Many other women also feel his slights when they try to approach him as complete humans rather than merely symbols of the Mother. For example, poor Maria --who is not beautiful enough to attract his attentions as he becomes more demanding of the Mother's beauty-- is not treated as if she were wholly human and he passes right over her feelings, though she loves him very deeply. Lene, as well, who ends up carrying his child, is hushed and even threatened (with losing her home and him) when she speaks of wanting him to give up his wandering ways and stay with her. She is forced to be falsely carefree and undemanding, even though her actual female nature seeks to keep and to nurture.

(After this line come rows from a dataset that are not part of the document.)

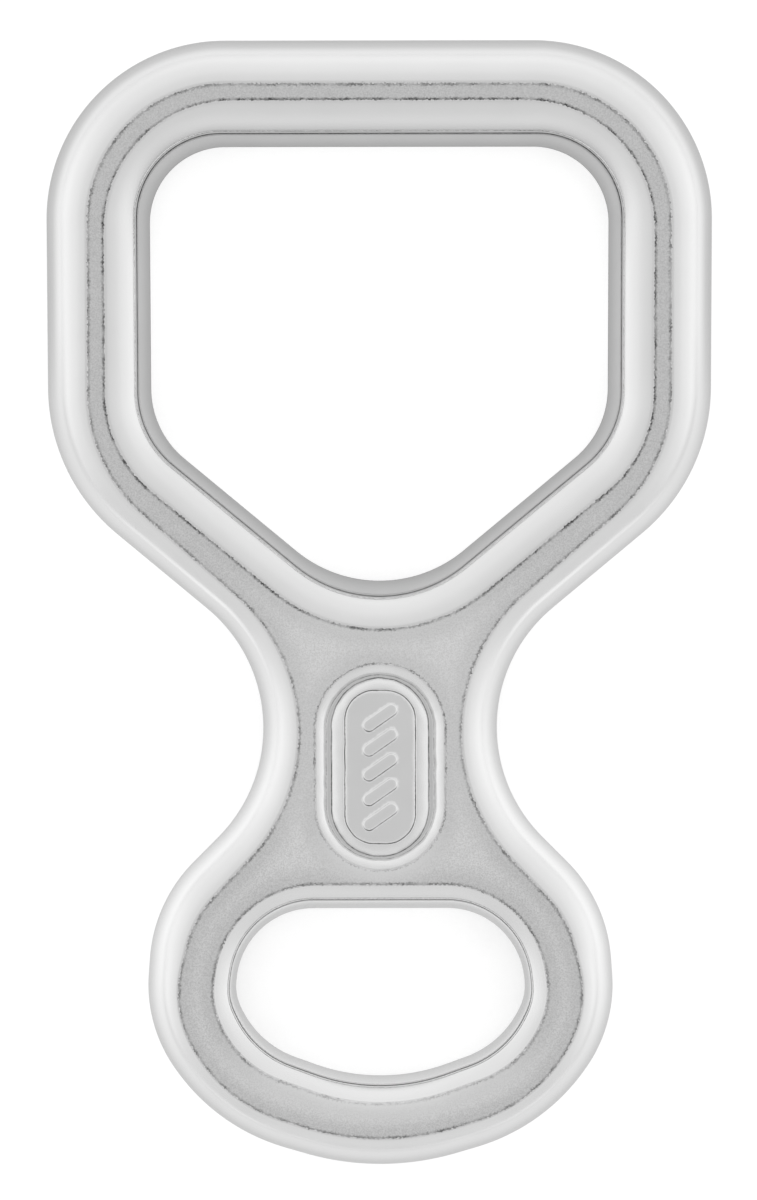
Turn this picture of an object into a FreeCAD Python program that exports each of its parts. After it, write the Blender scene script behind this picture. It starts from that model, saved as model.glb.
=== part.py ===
import FreeCAD, Part
import math
import os

# A figure-eight descender, hot forged in one piece of aluminium alloy. It has a
# large rope opening with straight sides and two square shoulders, a waisted neck
# with an oval badge, and a small oval eye for a locking carabiner.
#
# It lies flat. X runs across it, +Y points to the rope opening and +Z goes up
# through its thickness. The origin is the middle of its footprint, on the surface
# that it lies on. Lengths are in millimetres and angles in degrees.

THICKNESS = 11.5
HALF = THICKNESS / 2.0

# An outline is given by its right half: the corners, as (x, y, radius), from the
# top of the piece to its bottom. Straight sides join the rounded corners.
# Each outline is stated at the heights where the forged section changes: at the
# middle, where the two dies met, and at the edge of the flat faces. The openings
# have one more at the crease between their rounded lip and their drafted wall.

BODY_AT_MIDDLE = [
    (37.15, 62.55, 19.8), (36.8, 14.0, 21.2), (4.7, -12.65, 17.2),
    (25.2, -33.2, 16.8), (26.2, -47.15, 16.1), (18.05, -58.4, 22.4), (0.0, -63.65, 30.0),
]
BODY_AT_FLAT = [
    (32.5, 57.75, 15.5), (32.45, 15.2, 18.1), (0.05, -13.1, 20.4),
    (20.75, -35.0, 12.2), (23.4, -45.4, 12.4), (17.05, -55.65, 17.1), (0.0, -60.9, 29.2),
]

ROPE_OPENING_AT_MIDDLE = [(25.55, 50.7, 8.4), (25.35, 19.1, 10.1), (0.0, -1.9, 14.6)]
ROPE_OPENING_AT_CREASE = [(27.05, 52.2, 9.4), (26.85, 18.5, 10.7), (0.0, -3.65, 14.7)]
ROPE_OPENING_AT_FLAT = [(30.7, 55.85, 14.3), (30.45, 16.6, 14.4), (0.0, -8.35, 18.7)]

EYE_AT_MIDDLE = [
    (15.1, -33.95, 8.6), (16.2, -43.55, 5.4), (13.45, -49.05, 10.5), (0.0, -53.9, 21.5),
]
EYE_AT_CREASE = [
    (15.65, -32.95, 9.4), (17.0, -43.85, 6.0), (14.2, -49.95, 10.8), (0.0, -55.05, 22.0),
]
EYE_AT_FLAT = [
    (17.1, -31.35, 11.4), (18.8, -44.3, 8.3), (15.9, -51.3, 11.3), (0.0, -57.0, 23.0),
]

# How far the rounded lips fall from the flat faces to their crease.
ROPE_OPENING_LIP_DROP = 2.2
EYE_LIP_DROP = 1.3

# How steep the rounded sides are where they leave a flat and where they end.
EDGE_TILT = 10.0
LIP_END_TILT = 50.0
SIDE_END_TILT = 90.0
ROUNDING_STEPS = 6

# The badge in the neck: a groove round a raised oval pad.
BADGE_Y = -18.25
BADGE_GROOVE_DEPTH = 0.75
BADGE_PAD_BELOW_FLAT = 0.2
BADGE_RIM = (7.2, 11.45, 7.2)
BADGE_GROOVE_OUTSIDE = (6.0, 10.25, 6.0)
BADGE_GROOVE_INSIDE = (5.4, 9.9, 5.4)
BADGE_PAD = (4.0, 8.6, 3.4)

# The pad carries a plain twisted-rope pattern: slanted bars, one above another.
TWIST_BARS = 5
TWIST_PITCH = 2.75
TWIST_BAR_LENGTH = 4.4
TWIST_BAR_WIDTH = 1.4
TWIST_SLANT = 35.0
TWIST_RAISED = 0.15

# How far the raised parts reach into the face that they stand on.
ROOT = 0.2

# Two points nearer than this are the same point.
SAME_POINT = 1e-6


def point_on(corner, z):
    """The corner of an outline as a point in space."""
    return FreeCAD.Vector(corner[0], corner[1], z)


def corner_arc(before, corner, after, z):
    """Start, middle and end of the arc that rounds one corner."""
    tip = point_on(corner, z)
    radius = corner[2]
    to_before = (point_on(before, z) - tip).normalize()
    to_after = (point_on(after, z) - tip).normalize()
    half_angle = to_before.getAngle(to_after) / 2.0
    reach = radius / math.tan(half_angle)
    inward = (to_before + to_after).normalize()
    centre = tip + inward * (radius / math.sin(half_angle))
    return tip + to_before * reach, centre - inward * radius, tip + to_after * reach


def ring(outline, z):
    """Closed wire at one height round an outline and its mirror image."""
    mirrored = [(-x, y, radius) for x, y, radius in reversed(outline) if x > 0]
    corners = outline + mirrored
    count = len(corners)
    arcs = []
    for index in range(count):
        following = corners[(index + 1) % count]
        arcs.append(corner_arc(corners[index - 1], corners[index], following, z))
    edges = []
    for index, (start, middle, end) in enumerate(arcs):
        edges.append(Part.Arc(start, middle, end).toShape())
        next_start = arcs[(index + 1) % count][0]
        if end.distanceToPoint(next_start) > SAME_POINT:
            edges.append(Part.LineSegment(end, next_start).toShape())
    return Part.Wire(edges)


def between(first, second, share):
    """An outline part of the way from one to another with as many corners."""
    return [
        tuple(a + share * (b - a) for a, b in zip(corner, other))
        for corner, other in zip(first, second)
    ]


def rounded_side(edge, end, edge_z, end_z, end_tilt):
    """Wires down a rounded side, from the edge of a flat to where the side ends."""
    first = math.radians(EDGE_TILT)
    last = math.radians(end_tilt)
    wires = []
    for step in range(ROUNDING_STEPS + 1):
        tilt = first + (last - first) * step / ROUNDING_STEPS
        across = (math.sin(tilt) - math.sin(first)) / (math.sin(last) - math.sin(first))
        down = (math.cos(first) - math.cos(tilt)) / (math.cos(first) - math.cos(last))
        wires.append(ring(between(edge, end, across), edge_z + down * (end_z - edge_z)))
    return wires


def smooth_solid(wires):
    return Part.makeLoft(wires, True, False)


def ruled_solid(wires):
    return Part.makeLoft(wires, True, True)


def mirrored_in_z(shape):
    return shape.mirror(FreeCAD.Vector(0, 0, 0), FreeCAD.Vector(0, 0, 1))


def blank():
    """The forging before its openings, centred on the plane where the dies met."""
    upper = rounded_side(BODY_AT_FLAT, BODY_AT_MIDDLE, HALF, 0.0, SIDE_END_TILT)
    lower = rounded_side(BODY_AT_FLAT, BODY_AT_MIDDLE, -HALF, 0.0, SIDE_END_TILT)
    return smooth_solid(upper + lower[-2::-1])


def lip_cutter(at_flat, at_end, drop):
    """What the rounded lip of a hollow leaves empty, down from the upper flat."""
    return smooth_solid(rounded_side(at_flat, at_end, HALF, HALF - drop, LIP_END_TILT))


def opening_cutters(at_middle, at_crease, at_flat, drop):
    """What an opening leaves empty: a lip on each face and two drafted walls."""
    wall = ruled_solid([ring(at_middle, 0.0), ring(at_crease, HALF - drop)])
    upper = [wall, lip_cutter(at_flat, at_crease, drop)]
    return upper + [mirrored_in_z(cutter) for cutter in upper]


def badge_outline(size):
    """An upright oval round the middle of the badge."""
    half_width, half_height, radius = size
    return [
        (half_width, BADGE_Y + half_height, radius),
        (half_width, BADGE_Y - half_height, radius),
    ]


def badge_pad():
    """The raised pad that the groove goes round."""
    pad = badge_outline(BADGE_PAD)
    foot = badge_outline(BADGE_GROOVE_INSIDE)
    top = HALF - BADGE_PAD_BELOW_FLAT
    floor = HALF - BADGE_GROOVE_DEPTH
    raised = smooth_solid(rounded_side(pad, foot, top, floor, LIP_END_TILT))
    root = ruled_solid([ring(foot, floor - ROOT), ring(foot, floor)])
    return raised.fuse(root)


def twist_bar(index):
    """One slanted bar of the twisted-rope pattern."""
    half_width = TWIST_BAR_WIDTH / 2.0
    half_length = TWIST_BAR_LENGTH / 2.0
    bar_outline = [
        (half_width, half_length, half_width), (half_width, -half_length, half_width),
    ]
    low = HALF - BADGE_PAD_BELOW_FLAT - ROOT
    bar = Part.Face(ring(bar_outline, low)).extrude(
        FreeCAD.Vector(0, 0, ROOT + TWIST_RAISED))
    bar.rotate(FreeCAD.Vector(0, 0, 0), FreeCAD.Vector(0, 0, 1), TWIST_SLANT - 90.0)
    y = BADGE_Y + (index - (TWIST_BARS - 1) / 2.0) * TWIST_PITCH
    bar.translate(FreeCAD.Vector(0, y, 0))
    return bar


def descender_body():
    """The whole forging, standing on Z = 0 with its footprint centred."""
    rope_opening = opening_cutters(
        ROPE_OPENING_AT_MIDDLE, ROPE_OPENING_AT_CREASE, ROPE_OPENING_AT_FLAT,
        ROPE_OPENING_LIP_DROP)
    eye = opening_cutters(EYE_AT_MIDDLE, EYE_AT_CREASE, EYE_AT_FLAT, EYE_LIP_DROP)
    groove = lip_cutter(
        badge_outline(BADGE_RIM), badge_outline(BADGE_GROOVE_OUTSIDE), BADGE_GROOVE_DEPTH)
    body = blank()
    for cutter in rope_opening + eye + [groove, mirrored_in_z(groove)]:
        body = body.cut(cutter)
    raised = [badge_pad()] + [twist_bar(index) for index in range(TWIST_BARS)]
    raised += [mirrored_in_z(shape) for shape in raised]
    body = body.multiFuse(raised)
    box = body.optimalBoundingBox(False)
    body.translate(FreeCAD.Vector(-box.Center.x, -box.Center.y, HALF))
    return body.Solids[0]


os.makedirs("parts", exist_ok=True)
body = descender_body()
print("solid valid:", body.isValid(), " volume in mm3:", round(body.Volume, 1))
print("size in mm:", body.optimalBoundingBox(False))
body.exportStep("parts/descender_body.step")
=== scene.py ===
import math

import bpy
import numpy as np
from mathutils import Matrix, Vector
from mathutils.geometry import delaunay_2d_cdt


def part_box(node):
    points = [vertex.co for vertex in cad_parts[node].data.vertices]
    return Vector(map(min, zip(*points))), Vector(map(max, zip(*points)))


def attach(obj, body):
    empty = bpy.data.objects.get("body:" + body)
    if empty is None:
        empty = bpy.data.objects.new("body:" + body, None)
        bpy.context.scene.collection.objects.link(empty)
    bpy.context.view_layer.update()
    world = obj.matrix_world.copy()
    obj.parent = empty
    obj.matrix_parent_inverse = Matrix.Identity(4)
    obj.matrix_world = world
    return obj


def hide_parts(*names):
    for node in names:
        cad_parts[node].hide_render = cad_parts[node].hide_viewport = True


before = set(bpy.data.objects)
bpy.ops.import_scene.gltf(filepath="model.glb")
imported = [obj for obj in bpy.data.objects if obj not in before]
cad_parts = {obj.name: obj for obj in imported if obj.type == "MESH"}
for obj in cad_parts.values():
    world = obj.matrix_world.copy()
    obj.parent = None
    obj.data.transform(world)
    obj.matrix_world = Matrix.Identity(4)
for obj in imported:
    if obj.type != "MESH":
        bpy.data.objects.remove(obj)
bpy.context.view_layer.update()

# A figure-eight descender, hot forged in one piece of aluminium alloy, lying on a
# pale table and seen from straight above. Its surface is worked out in millimetres
# round the middle of the forging, with Z = 0 on the plane where the dies met, and
# is turned into metres when the mesh is made.

NODE = "descender_body"
BODY = "root"
SLOT = "forged_aluminium"
MM = 0.001

low_corner, high_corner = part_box(NODE)
MIDDLE = (low_corner + high_corner) / 2.0
HALF = (high_corner.z - low_corner.z) / 2.0 / MM

# ---- the forging's outlines -------------------------------------------------
# The same outlines as the CAD part: the corners of the right half, as
# (x, y, radius), from the top of the piece to its bottom.

BODY_AT_MIDDLE = [
    (37.15, 62.55, 19.8), (36.8, 14.0, 21.2), (4.7, -12.65, 17.2),
    (25.2, -33.2, 16.8), (26.2, -47.15, 16.1), (18.05, -58.4, 22.4), (0.0, -63.65, 30.0),
]
BODY_AT_FLAT = [
    (32.5, 57.75, 15.5), (32.45, 15.2, 18.1), (0.05, -13.1, 20.4),
    (20.75, -35.0, 12.2), (23.4, -45.4, 12.4), (17.05, -55.65, 17.1), (0.0, -60.9, 29.2),
]

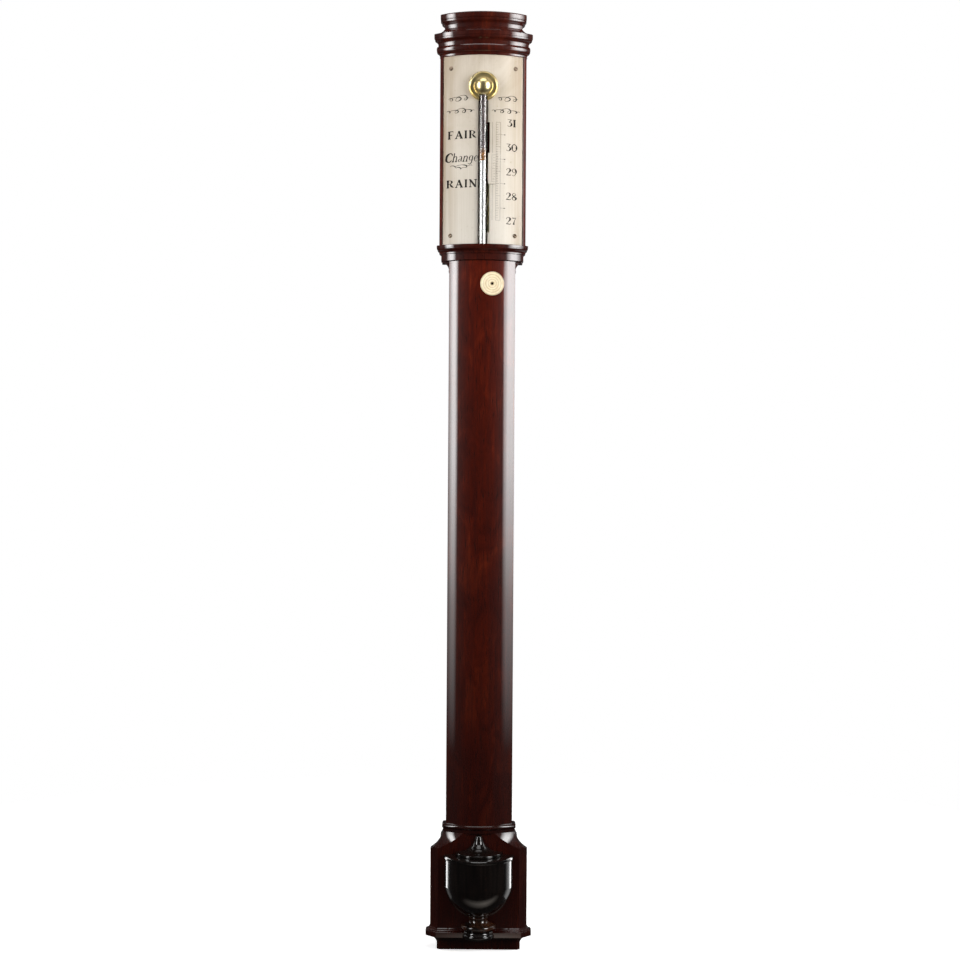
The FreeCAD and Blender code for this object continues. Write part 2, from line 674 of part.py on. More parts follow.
def nosing_clearance():
    """Plinth outline with room to spare, to scribe the pieces that stand in front of it."""
    return canted([(4.8, 0), (4.8, 20.3), (3.4, 21.2), (1.0, 23.6), (0.3, 26.0)])


def make_urn_stem():
    """Collar and spreading flange between the bowl and the foot."""
    profile = [(0, 22.0), (13.4, 22.0), (14.6, 23.2, -0.2), (17.0, 24.0, 0.2), (18.0, 26.0, -0.4),
               (17.0, 28.0, -0.4), (12.2, 29.6, 0.4), (9.8, 31.6, 0.4), (9.3, 33.4, 0.1),
               (10.2, 35.2, -0.3), (9.6, 36.8, -0.2), (0, 36.8)]
    return half_turned(profile).cut(nosing_clearance())


def make_urn_foot():
    """Foot disc, its back scribed clear of the plinth's nosing."""
    profile = [(0, 14.0), (15.6, 14.0), (16.6, 15.2, -0.2), (16.6, 17.2, -0.2), (15.8, 18.2, -0.2),
               (15.4, 19.6, 0.2), (13.0, 22.0, -0.6), (0, 22.0)]
    return half_turned(profile).cut(nosing_clearance())


def make_cover_pins():
    """Two brass pins that hold the urn on the box by a push fit."""
    return [rod(PIN_RADIUS, V(x, -26, z), V(x, -48, z)) for x, z in PIN_PLACES]


def pin_sockets():
    return [rod(PIN_RADIUS + FIT, V(x, -25, z), V(x, -60, z)) for x, z in PIN_PLACES]


def make_parts():
    """Every piece by name, at its place in the assembled instrument."""
    hanging_screws = make_hanging_screws()
    plate_screws = make_plate_screws()
    strip_screws = make_back_strip_screws()
    clip_screws = make_tube_clip_screws()
    bracket_screws = make_bracket_screws()
    guide_screws = make_guide_screws()
    cover_screws = make_back_cover_screws()
    column = make_mercury_column()
    bush = make_screw_bush()
    pins = make_cover_pins()
    return {
        "hanging_plate": make_hanging_plate(hanging_screws),
        "hanging_plate_screws": group(hanging_screws),
        "hood_core": make_hood_core(hanging_screws + plate_screws + guide_screws),
        "stile_left": make_stile(-1),
        "stile_right": make_stile(1),
        "lower_hood_moulding": make_lower_hood_moulding(),
        "cornice": make_cornice(),
        "cornice_cap": make_cornice_cap(),
        "register_plate": make_register_plate(plate_screws),
        "register_plate_screws": group(plate_screws),
        "boss_flange": make_boss_flange(),
        "boss_dome": make_boss_dome(),
        "glass_tube": make_glass_tube(),
        "mercury_column": column,
        "trunk_body": make_trunk_body(strip_screws + clip_screws + bracket_screws),
        "trunk_back_strip": make_trunk_back_strip(strip_screws),
        "back_strip_screws": group(strip_screws),
        "trunk_base_bead": make_trunk_base_bead(),
        "tube_clips": group(make_tube_clips(clip_screws)),
        "tube_clip_screws": group(clip_screws),
        "key_disc": make_key_disc(),
        "pinion_bracket": make_pinion_bracket(bracket_screws),
        "pinion_bracket_screws": group(bracket_screws),
        "rack_guides": group(make_rack_guides(guide_screws)),
        "rack_guide_screws": group(guide_screws),
        "vernier_plate": make_vernier_plate(),
        "vernier_carriage": make_vernier_carriage(),
        "rack": make_rack(),
        "pinion_arbor": make_pinion_arbor(),
        "cistern_box": make_cistern_box([bush] + cover_screws + pin_sockets()),
        "plinth_moulding": make_plinth_moulding(),
        "cistern_back_cover": make_cistern_back_cover(cover_screws),
        "back_cover_screws": group(cover_screws),
        "cistern_body": make_cistern_body(),
        "cistern_cap": make_cistern_cap(),
        "cistern_ring": make_cistern_ring(),
        "cistern_leather": make_cistern_leather(),
        "cistern_mercury": make_cistern_mercury([column]),
        "screw_bush": bush,
        "pressure_pad": make_pressure_pad(),
        "portable_screw": make_portable_screw(),
        "urn_bowl": make_urn_bowl(pins),
        "urn_lid": make_urn_lid(),
        "urn_finial": make_urn_finial(),
        "urn_stem": make_urn_stem(),
        "urn_foot": make_urn_foot(),
        "cover_pins": group(pins),
    }


os.makedirs("parts", exist_ok=True)
for name, shape in make_parts().items():
    placed = shape.copy()
    placed.translate(V(0, 0, -HOOK_Z))
    if not placed.isValid() or placed.Volume <= 0:
        raise ValueError(f"{name} is not a sound solid")
    placed.exportStep(f"parts/{name}.step")
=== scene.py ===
import json
import math

import bpy
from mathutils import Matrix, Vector


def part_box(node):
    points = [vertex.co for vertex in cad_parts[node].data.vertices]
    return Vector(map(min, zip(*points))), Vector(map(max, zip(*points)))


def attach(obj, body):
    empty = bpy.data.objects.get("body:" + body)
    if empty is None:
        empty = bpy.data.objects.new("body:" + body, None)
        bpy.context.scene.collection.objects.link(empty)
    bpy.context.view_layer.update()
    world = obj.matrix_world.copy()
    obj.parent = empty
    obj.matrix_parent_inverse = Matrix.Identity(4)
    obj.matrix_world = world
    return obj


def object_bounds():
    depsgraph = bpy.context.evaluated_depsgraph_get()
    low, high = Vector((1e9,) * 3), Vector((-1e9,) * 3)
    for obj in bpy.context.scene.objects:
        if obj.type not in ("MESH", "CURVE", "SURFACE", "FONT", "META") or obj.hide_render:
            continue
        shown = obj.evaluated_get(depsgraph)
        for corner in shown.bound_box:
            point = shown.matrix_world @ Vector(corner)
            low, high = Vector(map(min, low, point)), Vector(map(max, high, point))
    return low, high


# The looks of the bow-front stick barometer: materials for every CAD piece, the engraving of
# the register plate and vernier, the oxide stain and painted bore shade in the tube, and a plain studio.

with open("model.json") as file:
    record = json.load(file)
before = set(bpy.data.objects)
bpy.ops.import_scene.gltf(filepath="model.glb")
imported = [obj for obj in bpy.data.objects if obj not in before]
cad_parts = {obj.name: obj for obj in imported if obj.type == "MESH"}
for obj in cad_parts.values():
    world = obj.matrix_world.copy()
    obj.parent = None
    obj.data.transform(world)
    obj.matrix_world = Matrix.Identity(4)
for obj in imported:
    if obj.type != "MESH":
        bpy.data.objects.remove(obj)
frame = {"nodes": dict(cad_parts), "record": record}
cad_low, cad_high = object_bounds()
nodes = frame["nodes"]
scene = bpy.context.scene

MM = 0.001
INCH = 25.4 * MM


# ---- places taken from the frame ----
def middle(node):
    low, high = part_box(node)
    return (low + high) / 2


PLATE_LOW, PLATE_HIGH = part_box("register_plate")
VERNIER_LOW, VERNIER_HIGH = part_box("vernier_plate")
COLUMN_LOW, COLUMN_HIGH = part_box("mercury_column")
POOL_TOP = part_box("cistern_mercury")[1].z
BOSS = middle("boss_dome")
FOOT_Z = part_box("plinth_moulding")[0].z
TRUNK_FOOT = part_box("trunk_body")[0].z
TRUNK_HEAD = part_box("trunk_body")[1].z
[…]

Rebekkah, to whom he gives his aid in burying her father, is abandoned by him once she refuses any offer of his love. Rather than understand that she needs time and space in which to grieve, he presses his suit immediately. His theories of the Mother somehow seem to ignore the actual procreative ability of women and the demands that places on him and on them (he never seems concerned with impregnating the unmarried women he loves and leaves, though in that culture such a shame could destroy their lives and that of the illegitimate children). Nor does he allow that they might have the sort of intense logical and intelligence which he admired in Narcissus.

Moreover, the idealism expressed by all the characters regarding womanhood serves to divorce men and women from each other, severing lines of commonality that lead to communication. One recalls the way that Narcissus suggests that he and Goldmund are nothing alike because Goldmund is like his Mother -- once Goldmund comes fully into his mother-nature, they must separate. Neither protagonist ever actually makes a friend of a woman. "Hesse will ceaseless contrast Narcissus's and Goldmund's relationship with the relationships...

...

On the matter of relationships between men and women, Hesse seems to... asserts the superiority of the friendship between males over any relationship with a woman and quite clearly asserts his belief that women are incapable of friendship:" (Ruckh) Goldmund only finds companionship in women when they serve his interests, and leaves them when they no longer meet his sexual needs.
The book does not necessarily promote homosexuality as more valid than heterosexuality (for only the male-female connection can merge masculine and feminine into a whole person), but it does seem to promote homogendered affection and friendship as more real than heterogendered affection. Not until Narcissus says to Goldmund, "Let me tell you today how much I love you, how much you have always meant to me, how rich you have made my life," (Hesse, 310) is Goldmund truly satisfied that he has been truly loved.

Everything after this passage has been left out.